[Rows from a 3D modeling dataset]
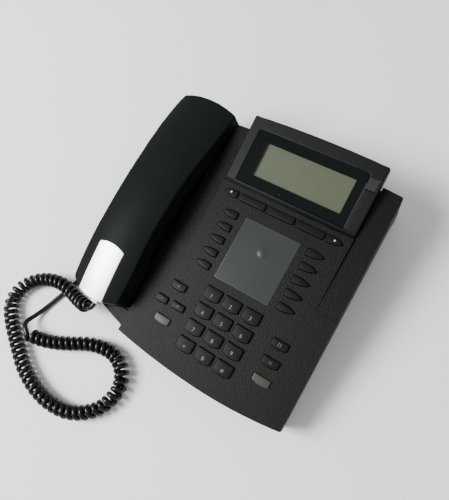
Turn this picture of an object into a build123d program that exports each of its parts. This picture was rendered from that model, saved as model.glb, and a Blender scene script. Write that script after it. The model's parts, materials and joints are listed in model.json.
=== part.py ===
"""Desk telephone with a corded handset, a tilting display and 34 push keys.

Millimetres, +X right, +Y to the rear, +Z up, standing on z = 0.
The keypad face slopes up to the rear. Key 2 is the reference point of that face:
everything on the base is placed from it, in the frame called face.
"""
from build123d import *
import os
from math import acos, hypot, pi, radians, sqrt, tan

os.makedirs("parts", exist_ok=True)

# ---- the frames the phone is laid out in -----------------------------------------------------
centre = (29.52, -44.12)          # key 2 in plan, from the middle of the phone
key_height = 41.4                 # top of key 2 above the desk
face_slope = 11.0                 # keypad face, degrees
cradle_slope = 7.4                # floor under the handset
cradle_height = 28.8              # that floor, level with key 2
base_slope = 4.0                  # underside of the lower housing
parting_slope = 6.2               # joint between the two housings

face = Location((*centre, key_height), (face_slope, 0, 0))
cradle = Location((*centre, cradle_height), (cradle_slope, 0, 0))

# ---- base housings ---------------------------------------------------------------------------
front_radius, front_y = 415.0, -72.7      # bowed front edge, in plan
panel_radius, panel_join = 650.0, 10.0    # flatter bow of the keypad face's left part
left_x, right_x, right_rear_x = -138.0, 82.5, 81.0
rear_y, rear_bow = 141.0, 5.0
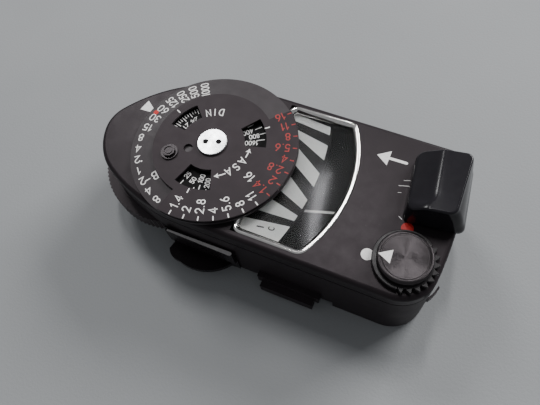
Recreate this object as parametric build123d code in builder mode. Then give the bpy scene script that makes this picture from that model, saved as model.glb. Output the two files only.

* [WHAT YOU SHOULD DO]: Only the lines from the first line of the records through the line containing "34 push keys." should be repeated, exactly as they appear.

* [FINISHED ANSWER]:
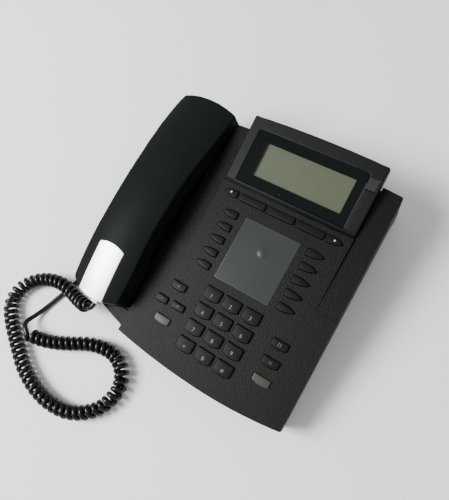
Turn this picture of an object into a build123d program that exports each of its parts. This picture was rendered from that model, saved as model.glb, and a Blender scene script. Write that script after it. The model's parts, materials and joints are listed in model.json.
=== part.py ===
"""Desk telephone with a corded handset, a tilting display and 34 push keys.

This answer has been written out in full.